**PROVIDED DATA:**
■ ■ ■ ■
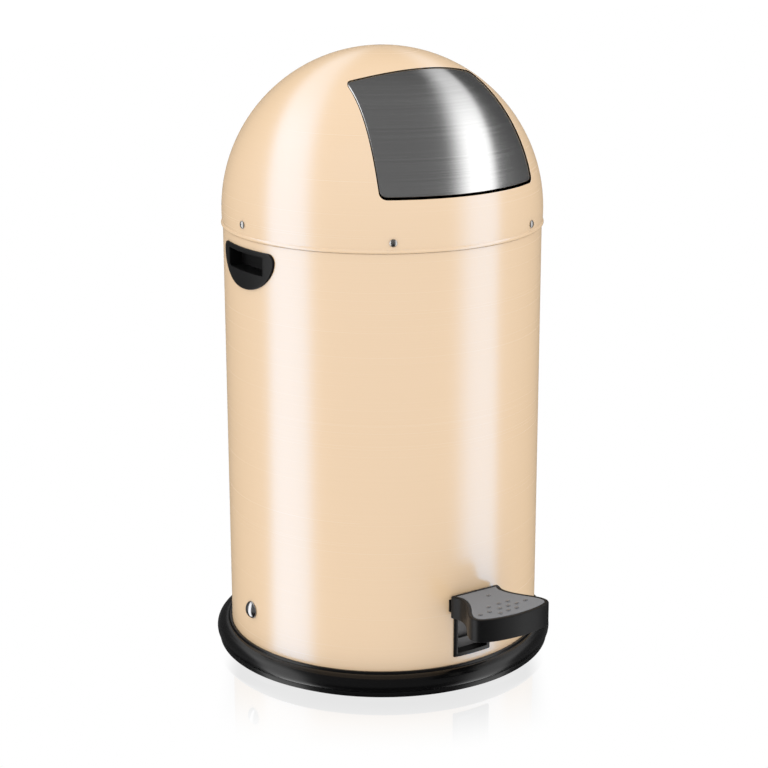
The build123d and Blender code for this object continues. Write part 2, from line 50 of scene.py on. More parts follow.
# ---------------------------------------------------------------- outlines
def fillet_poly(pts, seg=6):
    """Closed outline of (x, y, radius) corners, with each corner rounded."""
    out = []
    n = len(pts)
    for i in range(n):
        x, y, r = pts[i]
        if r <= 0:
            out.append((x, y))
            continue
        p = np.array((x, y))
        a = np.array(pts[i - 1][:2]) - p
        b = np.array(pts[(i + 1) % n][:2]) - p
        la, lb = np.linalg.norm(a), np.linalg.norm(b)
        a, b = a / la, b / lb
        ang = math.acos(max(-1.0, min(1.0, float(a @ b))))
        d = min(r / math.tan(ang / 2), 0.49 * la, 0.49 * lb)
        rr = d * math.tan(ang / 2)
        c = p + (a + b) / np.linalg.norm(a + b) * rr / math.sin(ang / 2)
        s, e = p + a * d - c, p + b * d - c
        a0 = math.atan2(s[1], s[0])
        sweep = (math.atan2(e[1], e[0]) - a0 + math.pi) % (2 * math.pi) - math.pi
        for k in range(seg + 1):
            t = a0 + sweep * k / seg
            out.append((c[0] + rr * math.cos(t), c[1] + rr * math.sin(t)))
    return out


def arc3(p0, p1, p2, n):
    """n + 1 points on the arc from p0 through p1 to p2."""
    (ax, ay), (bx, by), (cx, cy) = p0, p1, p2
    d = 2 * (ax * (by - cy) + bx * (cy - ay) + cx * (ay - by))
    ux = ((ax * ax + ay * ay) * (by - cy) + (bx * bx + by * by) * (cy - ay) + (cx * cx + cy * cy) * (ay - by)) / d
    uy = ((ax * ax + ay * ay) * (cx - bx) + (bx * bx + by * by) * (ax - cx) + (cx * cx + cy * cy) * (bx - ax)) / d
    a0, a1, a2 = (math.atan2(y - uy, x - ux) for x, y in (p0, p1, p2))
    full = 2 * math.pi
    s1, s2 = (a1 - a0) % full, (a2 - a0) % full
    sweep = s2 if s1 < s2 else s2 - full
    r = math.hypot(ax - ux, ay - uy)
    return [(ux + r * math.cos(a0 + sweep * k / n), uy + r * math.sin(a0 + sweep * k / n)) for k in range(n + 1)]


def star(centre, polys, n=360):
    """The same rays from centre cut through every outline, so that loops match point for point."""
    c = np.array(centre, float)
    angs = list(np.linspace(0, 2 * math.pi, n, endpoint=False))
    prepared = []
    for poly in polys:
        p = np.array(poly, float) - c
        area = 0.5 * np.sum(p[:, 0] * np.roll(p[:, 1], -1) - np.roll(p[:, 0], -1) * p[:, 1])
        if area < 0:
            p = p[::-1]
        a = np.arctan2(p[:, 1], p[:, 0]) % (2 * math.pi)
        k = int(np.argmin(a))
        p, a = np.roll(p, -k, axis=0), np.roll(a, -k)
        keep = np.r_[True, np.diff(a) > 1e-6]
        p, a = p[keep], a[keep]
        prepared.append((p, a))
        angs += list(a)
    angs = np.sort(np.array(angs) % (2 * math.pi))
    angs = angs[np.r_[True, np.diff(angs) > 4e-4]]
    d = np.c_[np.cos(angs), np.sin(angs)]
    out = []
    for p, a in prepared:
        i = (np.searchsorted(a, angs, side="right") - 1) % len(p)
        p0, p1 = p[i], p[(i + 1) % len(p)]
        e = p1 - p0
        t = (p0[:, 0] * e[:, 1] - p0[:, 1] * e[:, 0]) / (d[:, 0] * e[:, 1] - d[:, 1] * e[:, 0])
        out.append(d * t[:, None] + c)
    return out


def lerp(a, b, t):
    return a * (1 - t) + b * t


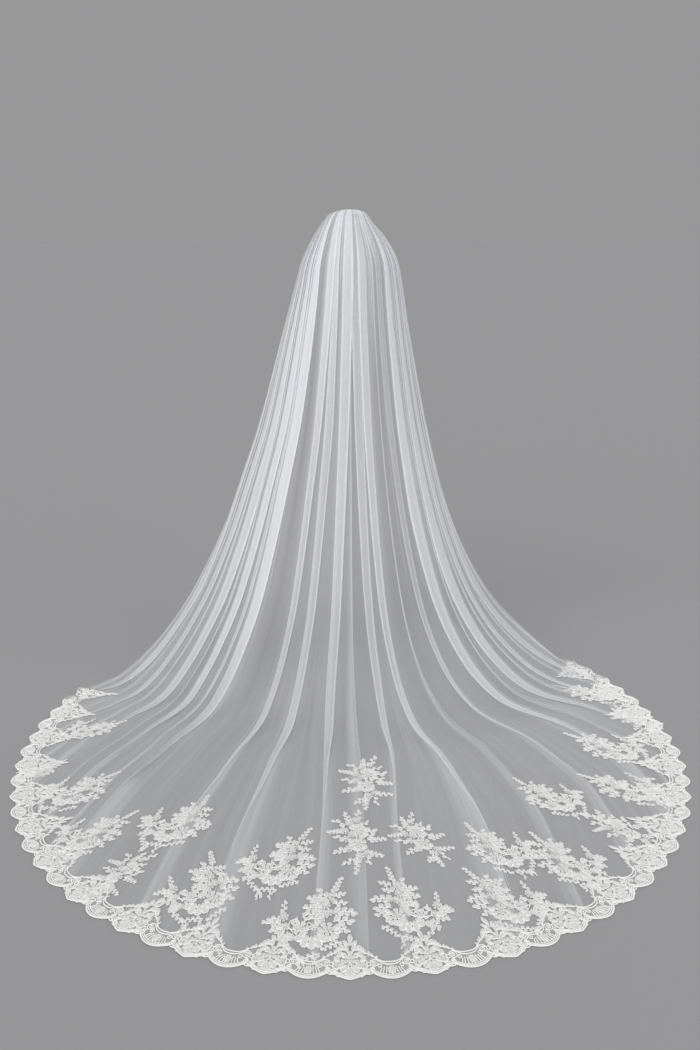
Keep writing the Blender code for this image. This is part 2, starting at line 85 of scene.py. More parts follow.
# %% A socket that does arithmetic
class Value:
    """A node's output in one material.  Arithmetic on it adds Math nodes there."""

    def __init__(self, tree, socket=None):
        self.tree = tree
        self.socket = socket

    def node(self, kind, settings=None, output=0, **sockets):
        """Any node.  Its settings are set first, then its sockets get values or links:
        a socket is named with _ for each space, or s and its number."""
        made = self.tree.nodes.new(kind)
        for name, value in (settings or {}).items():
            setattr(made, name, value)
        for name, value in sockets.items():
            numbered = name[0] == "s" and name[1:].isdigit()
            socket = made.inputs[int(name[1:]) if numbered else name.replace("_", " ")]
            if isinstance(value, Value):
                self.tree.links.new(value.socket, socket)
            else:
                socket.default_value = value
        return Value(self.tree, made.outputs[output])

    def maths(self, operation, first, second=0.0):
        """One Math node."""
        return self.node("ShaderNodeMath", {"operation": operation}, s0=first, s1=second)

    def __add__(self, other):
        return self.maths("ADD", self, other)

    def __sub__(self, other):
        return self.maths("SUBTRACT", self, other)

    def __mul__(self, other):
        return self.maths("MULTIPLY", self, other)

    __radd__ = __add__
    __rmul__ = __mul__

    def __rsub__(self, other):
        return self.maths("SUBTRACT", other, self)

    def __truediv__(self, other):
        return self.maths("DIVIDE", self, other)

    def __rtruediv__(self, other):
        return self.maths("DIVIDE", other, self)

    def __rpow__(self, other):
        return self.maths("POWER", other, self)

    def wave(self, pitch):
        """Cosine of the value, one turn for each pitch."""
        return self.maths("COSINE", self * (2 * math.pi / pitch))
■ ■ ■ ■
**EXERCISE OBJECTIVE:** Can you repeat, word for word, every line above from the one containing "Keep writing the" down to the one containing "self.socket = socket", including both?

**ANSWER TO THE EXERCISE:**
Keep writing the Blender code for this image. This is part 2, starting at line 85 of scene.py. More parts follow.
# %% A socket that does arithmetic
class Value:
    """A node's output in one material.  Arithmetic on it adds Math nodes there."""

    def __init__(self, tree, socket=None):
        self.tree = tree
        self.socket = socket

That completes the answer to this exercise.